Consequently, lower courts are equally responsible for identifying faulty legal principles or creeping deviations from the Constitution’s original meaning. Although these courts are bound by direct precedent, they are not precluded from using their constitutionally-protected pulpit to dissent, concur, remark, observe, or explain—in their view—unsupported legal norms.

After all, chances are slim that the Supreme Court will accept any particular case on certiorari, and the cases accepted only address a limited range of issues.[12] Lower-court judges writing separately more often to express displeasure with current precedent or legal trends that have not found their way to the highest court is a way to highlight needed reforms and initiate broader conversation in the legal community.

Further, there are limited alternative means by which judges may express such discontent. Federal judges are not loud or flashy public figures. Few have social media accounts or blogs.[13] Substantive speeches from judges are rare. Op-eds are even rarer.[14] Of course, legal blogs and reporters will occasionally note judges’ rumblings at oral argument or public quips, but the opportunity for judges to weave their substantive legal concerns into the text of an opinion is a uniquely independent, transparent, and unfiltered action.

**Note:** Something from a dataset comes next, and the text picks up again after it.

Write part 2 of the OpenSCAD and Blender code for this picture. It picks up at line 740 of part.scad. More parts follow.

There are examples of federal judges taking on this important task.

Judge Don Willett, for example, recently critiqued the current extent of qualified immunity—a doctrine that shields many government actors from legal liability—in an opinion “concurring dubitante.”[15] In it, he stated that he wrote “separately to register [his] disquiet over the kudzu-like creep of the modern immunity regime.”[16] He remarked that although qualified immunity “enjoys special favor at the Supreme Court,” he wanted to “add [his] voice to a growing, cross-ideological chorus of jurists and scholars urging recalibration of contemporary immunity jurisprudence and its real world implementation.”[17]

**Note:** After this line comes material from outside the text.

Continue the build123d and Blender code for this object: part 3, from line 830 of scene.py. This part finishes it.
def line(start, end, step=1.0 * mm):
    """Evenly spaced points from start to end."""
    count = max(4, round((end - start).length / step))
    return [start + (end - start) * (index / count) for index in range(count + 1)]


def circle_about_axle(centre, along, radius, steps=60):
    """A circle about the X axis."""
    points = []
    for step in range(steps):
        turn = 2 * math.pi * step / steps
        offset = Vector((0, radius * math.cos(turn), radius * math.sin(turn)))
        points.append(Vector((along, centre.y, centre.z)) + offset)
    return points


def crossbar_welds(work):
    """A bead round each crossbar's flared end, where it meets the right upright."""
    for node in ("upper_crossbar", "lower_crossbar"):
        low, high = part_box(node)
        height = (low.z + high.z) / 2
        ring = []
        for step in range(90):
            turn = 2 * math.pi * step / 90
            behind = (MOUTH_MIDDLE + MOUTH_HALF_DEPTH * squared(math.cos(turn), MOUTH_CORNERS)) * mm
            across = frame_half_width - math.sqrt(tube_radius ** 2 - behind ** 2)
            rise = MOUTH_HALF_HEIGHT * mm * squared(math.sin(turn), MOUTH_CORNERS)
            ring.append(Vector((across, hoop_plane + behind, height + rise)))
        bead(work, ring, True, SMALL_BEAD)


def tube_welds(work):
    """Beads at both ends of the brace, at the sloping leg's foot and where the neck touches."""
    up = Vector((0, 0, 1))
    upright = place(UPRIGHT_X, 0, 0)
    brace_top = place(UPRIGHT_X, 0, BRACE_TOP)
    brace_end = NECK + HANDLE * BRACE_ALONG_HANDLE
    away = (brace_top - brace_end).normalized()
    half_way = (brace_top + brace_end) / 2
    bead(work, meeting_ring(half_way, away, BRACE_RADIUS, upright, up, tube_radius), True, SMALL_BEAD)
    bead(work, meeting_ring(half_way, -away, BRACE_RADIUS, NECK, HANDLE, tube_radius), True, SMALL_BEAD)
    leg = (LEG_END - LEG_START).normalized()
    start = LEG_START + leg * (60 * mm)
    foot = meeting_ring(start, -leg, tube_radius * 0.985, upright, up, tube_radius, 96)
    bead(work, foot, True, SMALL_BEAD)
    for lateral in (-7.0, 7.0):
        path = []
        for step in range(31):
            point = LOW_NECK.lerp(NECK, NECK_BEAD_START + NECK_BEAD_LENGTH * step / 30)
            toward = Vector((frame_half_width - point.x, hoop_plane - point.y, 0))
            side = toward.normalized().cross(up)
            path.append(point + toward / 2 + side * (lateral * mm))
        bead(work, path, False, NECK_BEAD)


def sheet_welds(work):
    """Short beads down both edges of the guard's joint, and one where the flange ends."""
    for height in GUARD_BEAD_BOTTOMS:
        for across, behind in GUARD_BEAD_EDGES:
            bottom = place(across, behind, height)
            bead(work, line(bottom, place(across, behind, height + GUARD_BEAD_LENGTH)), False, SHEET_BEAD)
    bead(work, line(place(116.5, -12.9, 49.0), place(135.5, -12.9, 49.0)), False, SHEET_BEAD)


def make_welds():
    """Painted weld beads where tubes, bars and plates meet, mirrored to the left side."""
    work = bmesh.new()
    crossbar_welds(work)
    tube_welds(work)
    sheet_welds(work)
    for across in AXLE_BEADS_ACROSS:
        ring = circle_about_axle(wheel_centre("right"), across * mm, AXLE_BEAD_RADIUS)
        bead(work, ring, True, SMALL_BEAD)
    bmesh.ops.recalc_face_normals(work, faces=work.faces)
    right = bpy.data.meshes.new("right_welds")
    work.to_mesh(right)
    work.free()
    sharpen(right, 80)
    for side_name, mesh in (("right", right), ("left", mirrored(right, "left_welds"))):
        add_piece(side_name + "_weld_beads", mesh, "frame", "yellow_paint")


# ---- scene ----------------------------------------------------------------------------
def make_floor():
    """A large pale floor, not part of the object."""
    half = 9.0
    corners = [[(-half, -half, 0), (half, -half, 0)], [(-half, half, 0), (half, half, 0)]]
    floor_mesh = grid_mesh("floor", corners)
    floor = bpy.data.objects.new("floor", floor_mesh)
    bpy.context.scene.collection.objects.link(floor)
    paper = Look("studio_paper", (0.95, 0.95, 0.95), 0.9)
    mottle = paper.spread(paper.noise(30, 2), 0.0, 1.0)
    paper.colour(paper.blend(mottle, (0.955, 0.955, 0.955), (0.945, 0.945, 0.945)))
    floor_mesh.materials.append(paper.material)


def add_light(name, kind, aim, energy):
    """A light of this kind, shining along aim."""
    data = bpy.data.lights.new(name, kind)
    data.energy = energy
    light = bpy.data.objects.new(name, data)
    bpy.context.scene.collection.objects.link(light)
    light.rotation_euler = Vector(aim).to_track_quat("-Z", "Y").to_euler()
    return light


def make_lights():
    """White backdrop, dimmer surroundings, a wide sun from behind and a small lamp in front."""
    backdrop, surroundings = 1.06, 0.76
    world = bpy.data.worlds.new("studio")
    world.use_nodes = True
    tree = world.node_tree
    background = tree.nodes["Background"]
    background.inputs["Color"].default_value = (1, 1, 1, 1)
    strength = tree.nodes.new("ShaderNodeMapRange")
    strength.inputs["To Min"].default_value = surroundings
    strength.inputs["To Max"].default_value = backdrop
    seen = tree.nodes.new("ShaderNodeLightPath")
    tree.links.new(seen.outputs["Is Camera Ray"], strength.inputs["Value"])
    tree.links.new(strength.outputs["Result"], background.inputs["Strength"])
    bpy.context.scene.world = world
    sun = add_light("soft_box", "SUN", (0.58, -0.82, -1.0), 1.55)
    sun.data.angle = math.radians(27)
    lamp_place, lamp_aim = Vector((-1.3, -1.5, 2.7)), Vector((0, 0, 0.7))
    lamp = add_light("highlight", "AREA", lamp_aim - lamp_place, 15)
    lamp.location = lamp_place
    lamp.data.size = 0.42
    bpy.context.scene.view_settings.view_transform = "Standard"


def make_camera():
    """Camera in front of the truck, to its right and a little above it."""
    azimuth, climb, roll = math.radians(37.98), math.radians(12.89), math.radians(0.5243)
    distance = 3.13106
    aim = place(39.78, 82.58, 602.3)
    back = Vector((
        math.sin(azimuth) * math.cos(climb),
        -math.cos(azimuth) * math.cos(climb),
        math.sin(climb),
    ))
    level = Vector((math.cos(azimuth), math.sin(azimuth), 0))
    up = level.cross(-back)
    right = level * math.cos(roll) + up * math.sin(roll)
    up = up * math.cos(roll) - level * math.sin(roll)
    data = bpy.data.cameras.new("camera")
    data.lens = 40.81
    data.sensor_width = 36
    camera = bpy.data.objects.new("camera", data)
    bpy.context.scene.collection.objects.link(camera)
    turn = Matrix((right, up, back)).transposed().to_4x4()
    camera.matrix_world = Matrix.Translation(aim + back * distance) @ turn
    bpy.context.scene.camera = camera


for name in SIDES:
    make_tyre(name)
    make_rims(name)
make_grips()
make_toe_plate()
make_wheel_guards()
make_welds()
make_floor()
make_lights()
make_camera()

Without the benefit of certiorari, lower courts encounter nearly every aspect of litigation and federal law. As a result, lower court judges have unique insight into judicial applications that violate constitutional principles and legal doctrines that deviate from the Constitution’s original meaning. The most powerful action these judges can take is to speak up—to write for tomorrow. In doing so, they serve as a legitimate voice for the continued independence and integrity of the federal judiciary.

 

[1] Ruth Bader Ginsburg and Malvina Harlan, NPR (May 2, 2002), https://www.npr.org/templates/story/story.php?storyId=1142685.

[2] Id.

[3] Id.

[4] 163 U.S. 537 (1896) (Harlan, J., dissenting).

[5] 347 U.S. 483 (1954).

[6] 323 U.S. 214 (1944) (Jackson, J., dissenting).

[7] Trump v. Hawaii, 138 S. Ct. 2392, 2423 (2018) (internal quotation marks omitted).

[8] 343 U.S. 579 (1952) (Jackson, J., concurring).

[9] Harvard Law School, The Scalia Lecture | A Dialogue with Justice Elena Kagan on the Reading of Statutes, YouTube (Nov. 25, 2015), https://www.youtube.com/watch?v=dpEtszFT0Tg.

[10] The Justices’ Caseload, U.S. Supreme Court, https://www.supremecourt.gov/about/justicecaseload.aspx (last visited Sept. 13, 2018).

[11] Federal Judicial Caseload Statistics 2018, U.S. Courts, http://www.uscourts.gov/statistics-reports/federal-judicial-caseload-statistics-2018 (last visited Sept. 13, 2018).

[12] See, e.g., Adam Feldman, Cert Analytics, Empirical SCOTUS (Jan. 10, 2017), https://empiricalscotus.com/2017/01/10/cert-analytics/.

[13] Fifth Circuit Judge Don Willett may be the only U.S. Circuit Judge with a twitter account—and he no longer tweets. Judge Don Willett (@JusticeWillett), Twitter, https://twitter.com/justicewillett?lang=en (last visited Sept. 13, 2018).

[14] Notwithstanding that the Code of Conduct for United States Judges permits federal judges to “speak, write, lecture, teach, and participate in other activities concerning the law, the legal system, and the administration of justice,” Code of Conduct for U.S. Judges Canon 4 (U.S. Courts 2014), and commentary to the canons observes that federal judges are “in a unique position to contribute to the law, the legal system, and the administration of justice, including revising substantive and procedural law and improving criminal and juvenile justice.” Id. at Canon 4 cmt.

[15] Zadeh v. Robinson, No. 17-50518, 2018 WL 4178304 (5th Cir. Aug. 31, 2018) (Willett, J., concurring).

[16] Id. at *10.

[17] Id. at *11 (internal quotation marks omitted).